Thomas Linster and Angelina (Clemmons) Hall are reckoned among the great Pike county pioneers. Subduing the wilderness which surrounded them on every side in what is now Detroit township, they gave to that community the benefit of their sturdy characters. They knew the hardships of pioneer times, practiced the utmost economics under the compelling influence of the wilderness. One pair of shoes a year was alloted to each child and in order that their children might enjoy such luxury the father took green hides to Fielden Hanks' early tannery at Milton, where they were tanned for one-half the leather. The remaining half of the leather was taken to the shoemaker's where it was made into shoes at a cost of fifty cents per pair. The mother took wool and with her spinning wheel spun it into yarn and then with her loom wove it into cloth and thus clothed her brood.
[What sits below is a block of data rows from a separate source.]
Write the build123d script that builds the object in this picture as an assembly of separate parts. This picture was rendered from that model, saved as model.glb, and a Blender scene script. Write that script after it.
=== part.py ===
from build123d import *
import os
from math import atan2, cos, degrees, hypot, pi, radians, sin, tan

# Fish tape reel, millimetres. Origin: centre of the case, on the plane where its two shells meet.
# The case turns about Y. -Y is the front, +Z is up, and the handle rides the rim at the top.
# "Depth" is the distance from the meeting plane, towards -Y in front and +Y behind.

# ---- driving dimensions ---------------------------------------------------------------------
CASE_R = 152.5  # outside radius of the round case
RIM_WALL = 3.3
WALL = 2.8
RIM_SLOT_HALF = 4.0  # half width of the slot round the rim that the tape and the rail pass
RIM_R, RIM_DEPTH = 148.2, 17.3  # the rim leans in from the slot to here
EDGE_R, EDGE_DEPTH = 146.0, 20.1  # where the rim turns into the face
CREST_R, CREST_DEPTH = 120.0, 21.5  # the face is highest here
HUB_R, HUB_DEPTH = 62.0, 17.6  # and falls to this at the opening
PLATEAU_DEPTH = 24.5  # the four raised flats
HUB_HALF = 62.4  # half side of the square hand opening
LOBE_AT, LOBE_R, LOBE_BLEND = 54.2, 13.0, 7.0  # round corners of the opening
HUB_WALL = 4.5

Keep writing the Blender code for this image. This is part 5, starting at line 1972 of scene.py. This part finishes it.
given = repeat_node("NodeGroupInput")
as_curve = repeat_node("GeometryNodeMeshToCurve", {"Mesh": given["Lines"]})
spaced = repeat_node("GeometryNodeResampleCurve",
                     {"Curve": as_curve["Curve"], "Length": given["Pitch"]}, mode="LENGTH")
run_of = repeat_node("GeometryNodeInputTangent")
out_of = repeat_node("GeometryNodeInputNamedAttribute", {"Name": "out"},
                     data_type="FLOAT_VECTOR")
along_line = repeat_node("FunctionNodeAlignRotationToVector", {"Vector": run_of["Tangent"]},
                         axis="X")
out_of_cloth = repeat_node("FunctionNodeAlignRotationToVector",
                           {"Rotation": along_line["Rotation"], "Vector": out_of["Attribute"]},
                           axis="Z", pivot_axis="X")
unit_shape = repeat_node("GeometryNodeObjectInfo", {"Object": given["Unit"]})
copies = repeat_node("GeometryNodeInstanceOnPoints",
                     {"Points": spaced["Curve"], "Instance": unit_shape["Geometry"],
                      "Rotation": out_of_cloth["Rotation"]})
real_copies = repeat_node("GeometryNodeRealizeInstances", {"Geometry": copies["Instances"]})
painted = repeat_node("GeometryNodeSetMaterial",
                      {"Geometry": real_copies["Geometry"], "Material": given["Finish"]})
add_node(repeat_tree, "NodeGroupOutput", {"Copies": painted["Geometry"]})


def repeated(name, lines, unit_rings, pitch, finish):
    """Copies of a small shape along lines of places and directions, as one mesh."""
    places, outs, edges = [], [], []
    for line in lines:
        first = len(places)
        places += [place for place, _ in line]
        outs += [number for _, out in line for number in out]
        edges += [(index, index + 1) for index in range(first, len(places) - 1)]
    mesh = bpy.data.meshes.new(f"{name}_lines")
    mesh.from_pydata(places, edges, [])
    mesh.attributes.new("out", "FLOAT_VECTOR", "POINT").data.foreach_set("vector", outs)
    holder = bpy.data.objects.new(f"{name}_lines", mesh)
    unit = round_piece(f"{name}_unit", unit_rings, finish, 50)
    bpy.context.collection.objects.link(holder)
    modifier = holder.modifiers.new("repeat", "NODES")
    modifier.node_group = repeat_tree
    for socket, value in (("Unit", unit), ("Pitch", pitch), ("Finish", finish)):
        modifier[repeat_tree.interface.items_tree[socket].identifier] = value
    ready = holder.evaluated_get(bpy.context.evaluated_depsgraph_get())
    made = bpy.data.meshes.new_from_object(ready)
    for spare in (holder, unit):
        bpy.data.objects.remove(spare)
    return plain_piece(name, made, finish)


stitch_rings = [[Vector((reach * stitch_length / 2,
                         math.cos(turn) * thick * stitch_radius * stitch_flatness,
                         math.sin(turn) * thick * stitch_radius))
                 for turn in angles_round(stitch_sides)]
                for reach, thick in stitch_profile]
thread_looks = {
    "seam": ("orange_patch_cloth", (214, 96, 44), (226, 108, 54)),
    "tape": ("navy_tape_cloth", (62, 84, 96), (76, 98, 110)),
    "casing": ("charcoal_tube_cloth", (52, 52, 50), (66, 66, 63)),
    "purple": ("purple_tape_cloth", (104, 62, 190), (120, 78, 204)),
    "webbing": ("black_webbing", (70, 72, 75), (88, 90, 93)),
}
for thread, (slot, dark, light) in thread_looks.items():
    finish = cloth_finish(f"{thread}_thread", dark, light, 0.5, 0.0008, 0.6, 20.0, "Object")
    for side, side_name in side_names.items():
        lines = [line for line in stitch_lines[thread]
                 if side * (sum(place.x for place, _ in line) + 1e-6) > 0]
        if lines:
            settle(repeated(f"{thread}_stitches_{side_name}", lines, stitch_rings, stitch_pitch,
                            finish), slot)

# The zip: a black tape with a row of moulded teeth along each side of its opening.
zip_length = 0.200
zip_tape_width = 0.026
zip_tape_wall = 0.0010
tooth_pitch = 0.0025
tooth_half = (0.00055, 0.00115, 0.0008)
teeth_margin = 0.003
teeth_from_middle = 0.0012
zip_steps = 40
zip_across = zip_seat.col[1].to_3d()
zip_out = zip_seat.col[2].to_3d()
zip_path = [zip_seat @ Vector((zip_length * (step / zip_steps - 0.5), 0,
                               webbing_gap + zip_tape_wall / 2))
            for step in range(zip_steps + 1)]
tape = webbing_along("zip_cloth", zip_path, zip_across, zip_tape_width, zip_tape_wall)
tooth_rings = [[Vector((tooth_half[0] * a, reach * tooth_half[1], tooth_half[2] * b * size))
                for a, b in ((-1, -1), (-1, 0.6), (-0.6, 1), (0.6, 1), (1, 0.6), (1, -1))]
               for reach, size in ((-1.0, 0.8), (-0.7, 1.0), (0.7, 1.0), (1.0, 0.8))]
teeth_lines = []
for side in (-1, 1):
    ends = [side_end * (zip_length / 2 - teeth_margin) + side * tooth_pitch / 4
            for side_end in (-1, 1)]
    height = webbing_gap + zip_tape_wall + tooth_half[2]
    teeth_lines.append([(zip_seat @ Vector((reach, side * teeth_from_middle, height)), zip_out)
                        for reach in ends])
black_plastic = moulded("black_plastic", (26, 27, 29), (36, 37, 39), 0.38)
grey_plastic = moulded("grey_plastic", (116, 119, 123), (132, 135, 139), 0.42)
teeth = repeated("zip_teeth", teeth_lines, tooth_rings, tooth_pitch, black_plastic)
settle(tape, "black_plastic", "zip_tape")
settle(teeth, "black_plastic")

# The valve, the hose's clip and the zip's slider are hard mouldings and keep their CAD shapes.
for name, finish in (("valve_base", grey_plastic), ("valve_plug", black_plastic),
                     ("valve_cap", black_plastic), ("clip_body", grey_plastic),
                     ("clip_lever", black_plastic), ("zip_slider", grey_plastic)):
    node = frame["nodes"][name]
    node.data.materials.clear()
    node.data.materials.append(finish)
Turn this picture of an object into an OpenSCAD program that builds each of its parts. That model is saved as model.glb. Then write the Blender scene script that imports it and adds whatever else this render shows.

During their first winter in the wild land the great snow of 1830-31, epochal in the story of the Illinois prairies, added terrible hardships to their mode of life. When the little settlement in Detroit township was on the verge of starvation the father, with his father-in-law, Peter Clemmons (who came from the Boone country of the Yadkin in North Carolina and located in the Detroit settlement in 1829), and one other man whose identity is not now remembered, on horseback, each holding to a long rope so that they might not become separated or lost from one another in the great winter storm, started across Pike county to Atlas, a distance of some thirty miles, to procure meal and salt. When one horse became almost exhausted from breasting the deep snow to make a path, he was allowed to fall behind and another horse was put in the lead. Thus, after several days of hazardous journeying, they at length reached the Atlas settlement, where they secured supplies to carry back to the beleaguered settlers near present Detroit.
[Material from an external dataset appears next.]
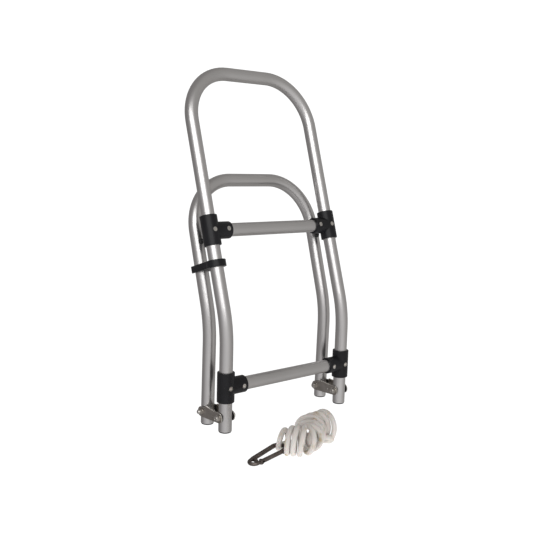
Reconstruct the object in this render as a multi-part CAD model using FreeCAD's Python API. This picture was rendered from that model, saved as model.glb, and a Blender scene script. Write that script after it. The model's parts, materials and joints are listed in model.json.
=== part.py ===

Thomas Linster Hall died January 5, 1872; his wife July 31, 1887. Among their twelve children and latest survivors of the family were Thomas N. Hall, Mrs. Margaret Hall McCrudden, Mrs. Louisa Hall Shastid and William C. Hall.

Calvin Hall was educated in the subscription school and later in the pioneer log school house. Desiring a business education, he attended a business school in St. Louis. On his return from school he and his brother-in-law, John Underwood, with the financial help of his father, bought the store of B. F. Beasley at Florence and entered the mercantile business. Florence was then one of the leading business points in western Illinois. Their business increased so rapidly that the following year they built a large store building in this Illinois river port.
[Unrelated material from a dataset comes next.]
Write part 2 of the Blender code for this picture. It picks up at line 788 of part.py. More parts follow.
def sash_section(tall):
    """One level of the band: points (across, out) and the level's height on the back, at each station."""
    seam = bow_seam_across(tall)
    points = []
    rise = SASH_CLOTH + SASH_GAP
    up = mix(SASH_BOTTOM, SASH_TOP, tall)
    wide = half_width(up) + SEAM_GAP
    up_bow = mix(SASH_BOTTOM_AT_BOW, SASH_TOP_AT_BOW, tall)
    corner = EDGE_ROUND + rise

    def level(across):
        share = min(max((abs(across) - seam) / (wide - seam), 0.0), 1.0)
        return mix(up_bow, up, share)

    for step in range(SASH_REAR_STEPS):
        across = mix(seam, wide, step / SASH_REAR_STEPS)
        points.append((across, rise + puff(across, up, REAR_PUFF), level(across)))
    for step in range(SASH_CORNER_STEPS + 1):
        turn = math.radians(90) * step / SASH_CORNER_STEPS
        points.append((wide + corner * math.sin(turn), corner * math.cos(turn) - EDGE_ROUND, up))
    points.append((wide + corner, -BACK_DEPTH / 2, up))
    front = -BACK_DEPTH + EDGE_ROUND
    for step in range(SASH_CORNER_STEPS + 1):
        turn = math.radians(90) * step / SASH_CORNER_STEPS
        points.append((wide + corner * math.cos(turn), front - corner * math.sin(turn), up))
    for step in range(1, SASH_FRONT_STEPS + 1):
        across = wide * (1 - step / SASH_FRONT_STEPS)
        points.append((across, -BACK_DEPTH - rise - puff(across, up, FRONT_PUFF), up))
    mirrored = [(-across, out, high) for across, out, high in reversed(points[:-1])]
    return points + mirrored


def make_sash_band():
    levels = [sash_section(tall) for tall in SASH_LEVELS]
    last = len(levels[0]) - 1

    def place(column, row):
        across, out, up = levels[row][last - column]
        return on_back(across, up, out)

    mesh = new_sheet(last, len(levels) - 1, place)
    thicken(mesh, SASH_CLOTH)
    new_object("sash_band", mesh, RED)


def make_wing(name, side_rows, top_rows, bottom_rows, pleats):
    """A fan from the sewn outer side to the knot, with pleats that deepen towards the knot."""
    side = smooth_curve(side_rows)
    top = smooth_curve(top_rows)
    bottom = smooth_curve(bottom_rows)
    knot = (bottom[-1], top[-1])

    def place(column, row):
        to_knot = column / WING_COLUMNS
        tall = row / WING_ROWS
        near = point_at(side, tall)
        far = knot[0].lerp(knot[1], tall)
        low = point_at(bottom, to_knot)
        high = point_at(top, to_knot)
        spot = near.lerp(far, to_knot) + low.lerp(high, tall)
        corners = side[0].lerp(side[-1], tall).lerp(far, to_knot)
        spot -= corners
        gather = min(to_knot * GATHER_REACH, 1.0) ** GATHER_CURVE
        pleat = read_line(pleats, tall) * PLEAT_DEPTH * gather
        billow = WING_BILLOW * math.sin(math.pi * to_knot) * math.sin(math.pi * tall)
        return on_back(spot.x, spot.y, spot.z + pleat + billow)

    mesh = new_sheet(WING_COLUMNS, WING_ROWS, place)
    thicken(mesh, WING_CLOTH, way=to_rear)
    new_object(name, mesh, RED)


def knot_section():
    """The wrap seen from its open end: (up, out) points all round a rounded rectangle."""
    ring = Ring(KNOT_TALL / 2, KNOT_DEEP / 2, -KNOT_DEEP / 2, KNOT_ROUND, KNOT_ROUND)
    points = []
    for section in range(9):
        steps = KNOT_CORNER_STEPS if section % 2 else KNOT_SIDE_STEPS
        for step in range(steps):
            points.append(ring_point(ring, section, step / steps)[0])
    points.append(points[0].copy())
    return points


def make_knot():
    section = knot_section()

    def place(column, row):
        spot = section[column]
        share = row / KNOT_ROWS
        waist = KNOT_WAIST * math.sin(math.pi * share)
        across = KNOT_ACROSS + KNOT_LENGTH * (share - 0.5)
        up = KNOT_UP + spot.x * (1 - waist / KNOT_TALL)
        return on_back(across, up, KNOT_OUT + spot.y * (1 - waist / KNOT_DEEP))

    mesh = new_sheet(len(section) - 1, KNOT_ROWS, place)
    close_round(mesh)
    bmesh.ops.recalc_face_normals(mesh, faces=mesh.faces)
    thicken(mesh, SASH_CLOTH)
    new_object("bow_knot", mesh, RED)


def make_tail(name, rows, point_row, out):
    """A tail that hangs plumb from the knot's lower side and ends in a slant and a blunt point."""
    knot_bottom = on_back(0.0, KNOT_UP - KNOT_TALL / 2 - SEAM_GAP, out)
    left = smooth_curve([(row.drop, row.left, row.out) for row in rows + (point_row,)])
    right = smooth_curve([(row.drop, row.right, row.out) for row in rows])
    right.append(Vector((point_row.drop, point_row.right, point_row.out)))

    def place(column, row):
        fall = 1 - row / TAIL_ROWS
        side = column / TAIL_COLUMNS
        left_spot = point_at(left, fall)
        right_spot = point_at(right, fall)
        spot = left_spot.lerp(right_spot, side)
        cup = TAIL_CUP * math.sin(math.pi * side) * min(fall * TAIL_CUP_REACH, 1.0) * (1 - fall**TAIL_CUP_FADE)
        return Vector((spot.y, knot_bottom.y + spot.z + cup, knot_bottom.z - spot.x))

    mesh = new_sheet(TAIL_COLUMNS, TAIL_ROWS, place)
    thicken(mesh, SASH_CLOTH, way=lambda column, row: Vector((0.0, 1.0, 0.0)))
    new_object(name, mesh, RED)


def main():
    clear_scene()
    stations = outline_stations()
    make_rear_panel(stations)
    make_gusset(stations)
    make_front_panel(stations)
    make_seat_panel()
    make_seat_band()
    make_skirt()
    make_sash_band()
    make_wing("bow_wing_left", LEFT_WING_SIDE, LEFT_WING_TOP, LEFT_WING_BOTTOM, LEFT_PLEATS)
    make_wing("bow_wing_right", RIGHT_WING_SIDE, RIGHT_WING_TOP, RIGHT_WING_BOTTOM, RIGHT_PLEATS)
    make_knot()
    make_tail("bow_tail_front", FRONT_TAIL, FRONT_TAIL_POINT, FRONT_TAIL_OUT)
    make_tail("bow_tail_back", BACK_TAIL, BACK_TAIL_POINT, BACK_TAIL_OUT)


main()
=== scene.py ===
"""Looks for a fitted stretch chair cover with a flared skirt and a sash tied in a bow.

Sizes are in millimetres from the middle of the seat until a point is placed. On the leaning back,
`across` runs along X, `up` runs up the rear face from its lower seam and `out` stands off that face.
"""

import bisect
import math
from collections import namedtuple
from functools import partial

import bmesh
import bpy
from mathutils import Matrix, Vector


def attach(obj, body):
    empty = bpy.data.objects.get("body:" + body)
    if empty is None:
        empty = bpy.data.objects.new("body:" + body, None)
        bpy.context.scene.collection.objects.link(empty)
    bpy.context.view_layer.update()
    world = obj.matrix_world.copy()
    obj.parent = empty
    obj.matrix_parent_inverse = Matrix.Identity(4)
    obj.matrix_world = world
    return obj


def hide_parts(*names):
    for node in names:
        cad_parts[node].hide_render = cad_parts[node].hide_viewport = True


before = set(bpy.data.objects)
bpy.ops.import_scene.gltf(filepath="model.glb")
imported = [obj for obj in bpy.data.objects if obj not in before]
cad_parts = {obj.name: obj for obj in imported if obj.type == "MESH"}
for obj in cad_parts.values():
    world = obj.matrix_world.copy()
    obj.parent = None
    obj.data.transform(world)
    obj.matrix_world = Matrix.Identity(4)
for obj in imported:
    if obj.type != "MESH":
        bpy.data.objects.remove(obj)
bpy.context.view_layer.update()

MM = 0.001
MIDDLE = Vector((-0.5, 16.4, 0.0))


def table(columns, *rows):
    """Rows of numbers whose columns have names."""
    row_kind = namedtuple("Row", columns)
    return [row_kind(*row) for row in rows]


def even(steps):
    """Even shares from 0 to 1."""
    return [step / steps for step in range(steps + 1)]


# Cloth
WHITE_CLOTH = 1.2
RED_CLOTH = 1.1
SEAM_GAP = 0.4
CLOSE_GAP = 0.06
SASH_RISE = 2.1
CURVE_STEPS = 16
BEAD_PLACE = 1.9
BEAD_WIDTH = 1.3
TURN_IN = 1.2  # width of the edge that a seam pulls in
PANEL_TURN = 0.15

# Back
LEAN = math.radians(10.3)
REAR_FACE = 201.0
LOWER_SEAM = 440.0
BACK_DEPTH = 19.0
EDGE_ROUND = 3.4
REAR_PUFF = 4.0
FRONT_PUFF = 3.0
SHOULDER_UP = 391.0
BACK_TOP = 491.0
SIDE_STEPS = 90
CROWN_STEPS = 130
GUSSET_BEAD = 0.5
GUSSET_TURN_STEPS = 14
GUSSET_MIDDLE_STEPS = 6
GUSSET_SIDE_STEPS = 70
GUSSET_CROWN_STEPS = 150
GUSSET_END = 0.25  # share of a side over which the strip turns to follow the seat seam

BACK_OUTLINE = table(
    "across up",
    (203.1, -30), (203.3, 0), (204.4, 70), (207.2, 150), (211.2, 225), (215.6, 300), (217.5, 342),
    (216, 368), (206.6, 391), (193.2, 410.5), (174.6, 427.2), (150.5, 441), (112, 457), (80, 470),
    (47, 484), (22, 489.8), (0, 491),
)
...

Mr. Hall later sold his mercantile interest and being a natural mechanic gave his attention to carpentering and contracting. Later he spent three years as a ship's carpenter on the Illinois and Mississippi rivers.

On March 16, 1853, Calvin Hall married Malissa Thomas, a native of Scott county, born there June 12, 1835, daughter of Hiram and Mary (Hamilton) Thomas.

Mrs. And Mrs. Calvin Hall had nine children, three of whom, Mary, George and Sarah, died in childhood. Those who reached mature years were Charles Otis Hall, who married Martha (Mattie) Burns; Dr. Frank L. Hall of Hannibal, who married Emma V. Dorsey; Thomas H. Hall, who married, first, Fannie Williams, and second, Mrs. Minnie (Foley) Manker; Miss Minnie M. Hall; Mrs. Maggie (Hall) Porter; and Mrs. Anna (Hall) Foreman. Mr. and Mrs. Hall also opened their home to two other children, whom they raised and educated, namely, Cade Selvy, later an official of the Santa Fe Railroad at Los Angeles, California, and Miss Minnie Sackett.

In 1864, Calvin Hall purchased 80 acres adjoining his father's farm and again began farming and stock raising. Following his father's death he purchased the interests of other heirs and settled at the old homestead where his father built his first little log abode in 1830. Adding to his landed possessions he finally accumulated some 800 acres, and in 1883, on the site of his father's original log cabin, on the high knoll commanding a wide view of the countryside, a short distance northeast of Toll Gate school house, he built the beautiful home in which he spent the rest of his days. Here, on March 16, 1903, he and his wife celebrated their golden wedding. Mrs. Hall's bridesmaid and four other persons who attended the wedding were present on the 50th anniversary.

At the instance of Mr. and Mrs. Hall, on February 10, 1876, in the village of Detroit, the Reverend R. M. Moss and the Reverend J. W. Miller instituted a religious work that developed into the present Detroit Christian church. At the inception of the organization, Mr. Hall was made an elder in the church, a position he held until his death. He died in the late afternoon of his 55th wedding anniversary, in his 79th year. His body was laid in a concrete tomb in Blue River cemetery.

Malissa (Thomas) Hall, the widow, died at the family home December 26, 1916, at the age of 81. She is buried beside her husband at Blue River.

John David and Margaret (Hall) Porter had the following children: Marion J. and Eunice Porter of near Detroit, Agnes Porter (wife of A. B. Caughlan of Pittsfield), the Reverend Reese Porter of Niantic, Illinois, and Marguerite Porter (who married Alonzo H. Sloan of Detroit). A. B. (Bentley) Caughlan, present Pittsfield postmaster, is a son of the late Editor Charles W. Caughlan and Anna M. (Long) Caughlan of Pittsfield. Alonzo H. Sloan is a son of the late Nathan Sloan and Jane (Sanderson) Sloan, a resident of Detroit.

John David Porter died August 30, 1933, aged 72 years, eleven months and seven days. He is buried at Blue River. His widow resides near Detroit.

Nancy E. Wilson, wife of James D. Porter (some of whose family history has been recited), died December 28, 1874.